Nella foto naturalmente lo vedrete ormai viola, il biondo sarà un pallido
ricordo. Nel mondo quantistico il
vostro amico avrebbe i capelli sia biondi sia viola, contemporaneamente,
quindi, nella vostra foto, potrebbe comparire biondo, e nella seguente
violaceo.
Se
pensiamo a questa proprietà nel mondo informatico, ci rendiamo conto che le unità di memoria che fanno dei
nostri dispositivi degli ormai insostituibili archivi, potrebbero come minimo
duplicare la loro capacità, senza richiedere dispositivi più capaci. Questo
succederebbe perché in una unità di memoria potrebbero risiedere
contemporaneamente più informazioni, più file, più oggetti.
Un
computer quantistico può memorizzare molte più informazioni di uno classico,
sempre proteggendo il suo contenuto da violazioni. Può inoltre effettuare una enorme mole di calcoli allo stesso
tempo, senza richiedere risorse informatiche esorbitanti.
Ci vogliono soldi
Su
questo principio si basa il progetto di realizzazione di computer quantistici, che possano immagazzinare informazioni in
quantità elevatissima, in modo ultra rapido e sicuro. Per ora i primi modelli
sperimentali sfruttano il principio di sovrapposizione in minima parte, diciamo
l’1-2% dell’auspicabile, ma giganti quali IBM, Google, Microsoft, Intel, oltre
alle istituzioni governative statunitensi, russe, cinesi stanno investendo
massicce risorse di ricerca.
Molteplici
sono le sfide da affrontare per poterli realizzare e diffondere. I sistemi
informatici quantistici sono, abbiamo visto, molto suscettibili: la minima
interferenza può alterare le informazioni che il computer contiene. Il software
necessario per controllare il sistema è di altissimo livello e solo pochi scienziati al mondo lo
stanno sviluppando.
Gli
investimenti economici non sono inferiori al miliardo di euro.
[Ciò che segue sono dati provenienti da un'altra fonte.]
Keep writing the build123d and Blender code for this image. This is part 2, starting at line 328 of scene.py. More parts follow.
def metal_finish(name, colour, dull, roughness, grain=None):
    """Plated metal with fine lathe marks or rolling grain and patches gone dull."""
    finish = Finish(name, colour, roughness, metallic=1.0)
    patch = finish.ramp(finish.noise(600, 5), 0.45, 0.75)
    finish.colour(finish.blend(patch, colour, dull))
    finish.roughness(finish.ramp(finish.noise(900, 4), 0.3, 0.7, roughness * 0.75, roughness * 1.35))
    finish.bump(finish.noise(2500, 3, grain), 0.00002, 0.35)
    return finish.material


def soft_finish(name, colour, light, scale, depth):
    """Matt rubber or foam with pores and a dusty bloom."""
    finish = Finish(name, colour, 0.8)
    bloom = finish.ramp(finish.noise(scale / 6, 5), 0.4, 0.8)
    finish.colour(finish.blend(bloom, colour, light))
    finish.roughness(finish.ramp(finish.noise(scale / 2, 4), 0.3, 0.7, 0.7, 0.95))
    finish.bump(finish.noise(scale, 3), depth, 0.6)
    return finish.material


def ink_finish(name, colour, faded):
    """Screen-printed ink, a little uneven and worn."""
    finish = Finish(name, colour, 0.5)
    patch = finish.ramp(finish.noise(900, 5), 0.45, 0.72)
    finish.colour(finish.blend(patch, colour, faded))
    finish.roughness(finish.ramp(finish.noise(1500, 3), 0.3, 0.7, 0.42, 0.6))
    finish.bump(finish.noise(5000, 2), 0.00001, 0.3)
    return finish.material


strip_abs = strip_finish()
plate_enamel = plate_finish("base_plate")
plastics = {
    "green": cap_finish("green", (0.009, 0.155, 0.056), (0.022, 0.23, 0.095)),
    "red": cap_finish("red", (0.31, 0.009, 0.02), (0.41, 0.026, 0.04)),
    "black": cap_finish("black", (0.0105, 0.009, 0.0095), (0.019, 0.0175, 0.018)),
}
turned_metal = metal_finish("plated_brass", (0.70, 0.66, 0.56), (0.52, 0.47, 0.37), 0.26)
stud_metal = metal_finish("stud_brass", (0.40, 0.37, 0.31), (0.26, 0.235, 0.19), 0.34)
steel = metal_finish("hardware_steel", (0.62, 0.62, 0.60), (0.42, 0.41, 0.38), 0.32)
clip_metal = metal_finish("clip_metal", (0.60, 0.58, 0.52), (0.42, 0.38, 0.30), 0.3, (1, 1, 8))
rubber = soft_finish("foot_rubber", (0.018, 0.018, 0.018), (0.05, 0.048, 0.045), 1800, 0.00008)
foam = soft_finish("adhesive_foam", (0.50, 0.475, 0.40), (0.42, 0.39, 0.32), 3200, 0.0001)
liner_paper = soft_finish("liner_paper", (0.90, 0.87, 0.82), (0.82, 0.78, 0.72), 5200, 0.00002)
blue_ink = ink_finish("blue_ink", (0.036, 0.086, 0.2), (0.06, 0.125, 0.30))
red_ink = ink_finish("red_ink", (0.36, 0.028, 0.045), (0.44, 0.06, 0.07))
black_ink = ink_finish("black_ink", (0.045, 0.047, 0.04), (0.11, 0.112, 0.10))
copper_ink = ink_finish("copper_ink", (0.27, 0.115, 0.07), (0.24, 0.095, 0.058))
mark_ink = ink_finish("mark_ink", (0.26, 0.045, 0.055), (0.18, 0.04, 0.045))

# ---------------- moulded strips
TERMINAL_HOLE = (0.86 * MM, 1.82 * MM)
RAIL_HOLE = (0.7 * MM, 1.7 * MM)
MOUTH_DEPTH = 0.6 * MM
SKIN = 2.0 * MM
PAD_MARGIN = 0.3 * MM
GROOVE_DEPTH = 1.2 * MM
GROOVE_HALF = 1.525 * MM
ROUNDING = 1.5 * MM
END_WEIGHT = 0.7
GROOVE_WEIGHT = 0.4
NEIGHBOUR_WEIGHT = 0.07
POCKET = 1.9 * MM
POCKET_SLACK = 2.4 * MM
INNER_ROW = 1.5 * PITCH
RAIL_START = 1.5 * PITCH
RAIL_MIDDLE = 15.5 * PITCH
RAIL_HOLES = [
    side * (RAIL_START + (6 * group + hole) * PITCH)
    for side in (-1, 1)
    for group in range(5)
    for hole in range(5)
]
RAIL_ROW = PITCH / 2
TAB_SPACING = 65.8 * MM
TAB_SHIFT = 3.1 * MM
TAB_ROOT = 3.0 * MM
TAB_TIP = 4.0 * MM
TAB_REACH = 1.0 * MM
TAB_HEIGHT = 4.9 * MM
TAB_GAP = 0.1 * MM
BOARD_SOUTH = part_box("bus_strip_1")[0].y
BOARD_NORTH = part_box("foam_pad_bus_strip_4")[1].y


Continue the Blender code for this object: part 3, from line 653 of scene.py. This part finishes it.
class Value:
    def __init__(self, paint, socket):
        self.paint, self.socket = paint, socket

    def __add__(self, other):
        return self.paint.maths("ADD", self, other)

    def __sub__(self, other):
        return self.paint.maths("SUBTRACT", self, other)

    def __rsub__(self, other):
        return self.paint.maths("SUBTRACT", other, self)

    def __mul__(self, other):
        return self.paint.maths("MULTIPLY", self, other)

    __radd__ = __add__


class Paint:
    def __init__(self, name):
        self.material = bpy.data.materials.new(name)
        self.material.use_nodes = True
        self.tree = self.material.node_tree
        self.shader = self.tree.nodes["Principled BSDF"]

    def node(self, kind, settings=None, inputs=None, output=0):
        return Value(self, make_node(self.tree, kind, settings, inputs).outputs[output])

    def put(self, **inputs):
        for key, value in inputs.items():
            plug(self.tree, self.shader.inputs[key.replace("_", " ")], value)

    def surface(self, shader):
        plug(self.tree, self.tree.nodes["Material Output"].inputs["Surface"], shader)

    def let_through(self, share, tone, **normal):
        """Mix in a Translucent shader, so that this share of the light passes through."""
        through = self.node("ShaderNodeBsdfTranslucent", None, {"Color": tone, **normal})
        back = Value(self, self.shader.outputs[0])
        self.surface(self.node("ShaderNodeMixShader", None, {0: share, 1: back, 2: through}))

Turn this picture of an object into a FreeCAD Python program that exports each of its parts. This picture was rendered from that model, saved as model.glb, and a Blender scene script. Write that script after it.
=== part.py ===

L’Italia e l’Europa in genere sono purtroppo
lontane dall’investire risorse di questo calibro, ma gli scienziati dell’Università
di Padova, nel nostro Paese quelli più coinvolti nello sviluppo della
tecnologia quantistica, ci assicurano che, nei prossimi dieci anni, ne vedremo
di tutti i colori, anzi, di tutte… le luci!